Veniamo, ora, alla parte sinfonica. Il concerto si era aperto con l’esecuzione dell’Ottava di Schubert, nota come l’ “Incompiuta”. Devo ammettere di non aver trovato pienamente convincente, in questo caso, l’esecuzione di Pappano. La direzione era, forse, in più punti poco incisiva; mancava, inoltre, quell’energia che scorrerà a fiumi, come si vedrà, nella successiva Seconda di Schumann.

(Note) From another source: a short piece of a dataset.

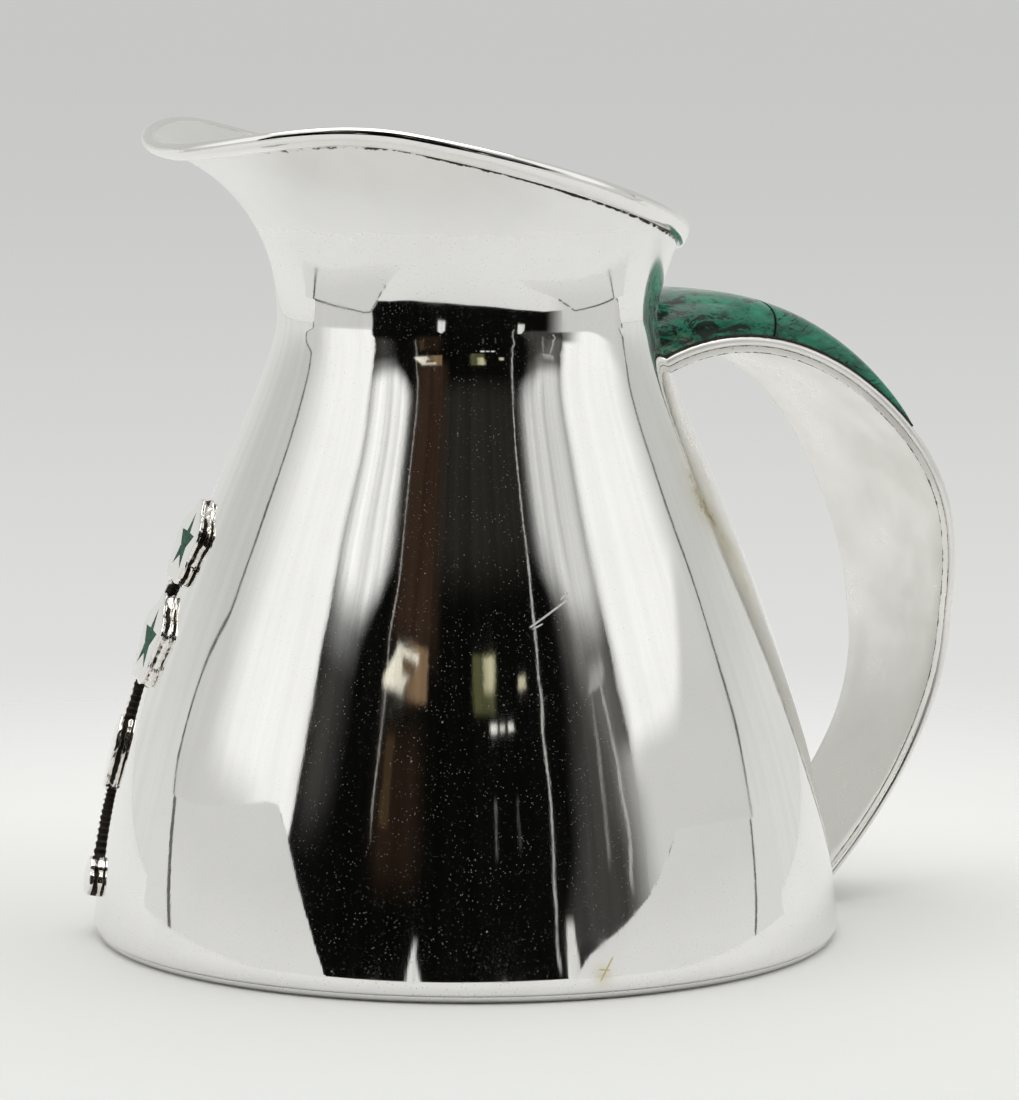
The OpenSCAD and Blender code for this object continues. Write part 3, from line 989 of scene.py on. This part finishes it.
SURROUND_PATCHES = (
    # the pale room, brighter low down
    upright(-181, 181, 1.0, LOW, (330, 230), (0.72, 0.725, 0.705)),
    # white side sheets, duller towards their feet and their far edges
    ((-97, -105), (-50, -50), (-340, -160), 0.8, LOW, (100, 1), LEFT_SHEET),
    ((-105, -111), (-50, -50), (100, 240), 0.8, (100, 1), (340, 1), LEFT_SHEET),
    ((-111, -105.5), (-50, -50), (340, 540), 0.8, (340, 1), HIGH, LEFT_SHEET),
    ((-92, -95), (-40, -40), (300, 700), 11.0, (60, 60), HIGH, (0.97, 0.97, 0.955)),
    ((50, 50), (98, 105), (-340, -160), 0.8, LOW, (100, 1), RIGHT_SHEET),
    ((50, 50), (101.5, 105.5), (100, 320), 0.8, (100, 1), HIGH, RIGHT_SHEET),
    ((45, 45), (94, 100), (500, 700), 7.0, (20, 50), HIGH, (0.96, 0.96, 0.945)),
    upright(45, 66, 7.0, (-80, 60), (480, 70), (0.2, 0.2, 0.195)),
    # the dark room in front
    upright(-57.5, 57.5, 0.6, LOW, HIGH, DARK),
    ((-56.5, -56.5), (-48, -45), (300, 800), 4.0, (400, 120), HIGH, (0.04, 0.039, 0.036)),
    ((-56.5, -56.5), (-45, -38), (760, 1200), 4.0, (830, 80), HIGH, (0.26, 0.26, 0.255)),
    ((-56.5, -56.5), (-43, -35), (860, 1250), 4.0, (940, 80), HIGH, (0.95, 0.95, 0.94)),
    ((32, 38), (57.5, 57.5), (100, 500), 4.0, (80, 60), HIGH, (0.05, 0.049, 0.046)),
    ((49, 37), (56.8, 56.8), (430, 1100), 4.0, (400, 80), HIGH, (0.13, 0.128, 0.12)),
    ((46, 34), (57.5, 57.5), (850, 1200), 6.0, (890, 90), HIGH, (0.66, 0.66, 0.65)),
    upright(-36, 31, 5.0, (1150, 110), HIGH, (0.02, 0.019, 0.016)),
    upright(-30, -13, 4.0, (930, 90), HIGH, (0.034, 0.02, 0.013)),
    upright(-30, -16, 4.0, (300, 90), (700, 90), (0.02, 0.012, 0.008)),
    # painted shadow gaps: thin dark lines along the far edges of the side sheets, where they stand off the
    # wall
    ((-98, -105.6), (-97, -104.6), (-340, -160), 0.45, LOW, (100, 1), FAR_EDGE_SHADOW),
    ((-105.6, -111.6), (-104.6, -110.6), (100, 240), 0.45, (100, 1), (340, 1), FAR_EDGE_SHADOW),
    ((-111.6, -106.1), (-110.6, -105.1), (340, 540), 0.45, (340, 1), (900, 250), FAR_EDGE_SHADOW),
    ((98, 104.6), (99, 105.6), (-340, -160), 0.45, LOW, (100, 1), FAR_EDGE_SHADOW),
    ((101.1, 105.1), (102.1, 106.1), (100, 320), 0.45, (100, 1), (900, 250), FAR_EDGE_SHADOW),
    # thin uprights, strips and lamps in the dark room
    upright(-31, -30.4, 0.25, (440, 60), HIGH, (0.3, 0.29, 0.27)),
    upright(27.4, 28.1, 0.25, (30, 20), HIGH, (0.42, 0.42, 0.4)),
    ((51.5, 50.5), (52.4, 51.4), (250, 760), 0.35, (240, 40), (760, 30), (0.4, 0.4, 0.38)),
    upright(45.5, 46.3, 0.5, (320, 40), (740, 60), (0.2, 0.2, 0.19)),
    ((44, 46), (51, 53), (700, 780), 1.0, (735, 8), (800, 40), (0.36, 0.36, 0.345)),
    upright(-28, -25, 0.6, (450, 20), (690, 20), (0.05, 0.032, 0.016)),
    upright(-23, -15.5, 0.7, (800, 14), (945, 10), (0.2, 0.13, 0.075)),
    ((-32, -27), (-24, -19), (820, 930), 0.8, (812, 14), (925, 12), (0.88, 0.84, 0.7)),
    ((-25, -25), (-23.6, -20), (820, 900), 0.5, (860, 20), (905, 12), (0.1, 0.06, 0.03)),
    upright(2, 10, 1.0, (780, 16), (960, 10), (0.075, 0.075, 0.035)),
    upright(6, 9.6, 0.8, (850, 20), (955, 10), (0.46, 0.44, 0.28)),
    upright(19, 22, 0.7, (845, 8), (885, 8), (0.62, 0.58, 0.42)),
    upright(8, 10.4, 0.5, (722, 7), (748, 7), LAMP),
    upright(11.4, 13.2, 0.5, (724, 7), (745, 7), LAMP),
    upright(14.4, 16.2, 0.5, (722, 7), (746, 7), LAMP),
    upright(8, 8.7, 0.3, (380, 20), (540, 20), (0.09, 0.09, 0.08)),
    upright(15.6, 16.3, 0.3, (400, 20), (540, 20), (0.07, 0.07, 0.06)),
    ((-16, -14.8), (-12.6, -13.6), (20, 150), 0.5, (-20, 10), (150, 25), (0.85, 0.85, 0.83)),
    ((30, 31), (34.5, 33), (30, 190), 0.5, (-20, 10), (190, 25), (0.72, 0.72, 0.69)),
)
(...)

Forse l’idea di Pappano era quella di restituire un’Ottava meno drammatica e più neutra; così facendo, però, ovatta diversi momenti che avrebbero necessitato di essere, per così dire, effettivamente ‘sprigionati’. Si pensi, per esempio, al contrasto cromatico fra la cupezza dell’incipit della sinfonia, dove si staglia il primo tema, intonato da un clarinetto, quasi in lontananza; o gli effetti, più rasserenanti, del danzante secondo tema (affidato agli archi) e al suo sviluppo, pur ricco di tensioni. Insomma, l’Allegro moderato è forse il movimento più sacrificato nell’esecuzione di Pappano. Va meglio, sicuramente, con la lettura dell’Andante con moto, indimenticabile per la dolcezza del suo tema. Come anticipato, certamente migliore è stata l’esecuzione della Seconda di Schumann, leggendo la quale Pappano sprigiona un’energia trascinante. L’orchestra risponde magnificamente e genera colori indimenticabili. Si pensi all’assertivo I movimento, che nell’Allegro ma non troppo genera uno sviluppo della forma sonata al cardiopalma, tal è anche il finale, l’Allegro molto vivace, che Pappano, letteralmente, cavalca portando l’orchestra ad invadere prepotentemente la sala (di una prepotenza, chiaramente, ben gradita dal pubblico). Lo stesso Pappano, che aveva mostrato impareggiabile tocco per le timbriche e senso del ritmo dello Scherzo, legge un appassionato Adagio espressivo, dove sottolinea le lunghe linee degli archi, che vibrano dell’energia sprigionata dal genio di Schumann. Il pubblico scoppia, alla fine, in un applauso fragoroso.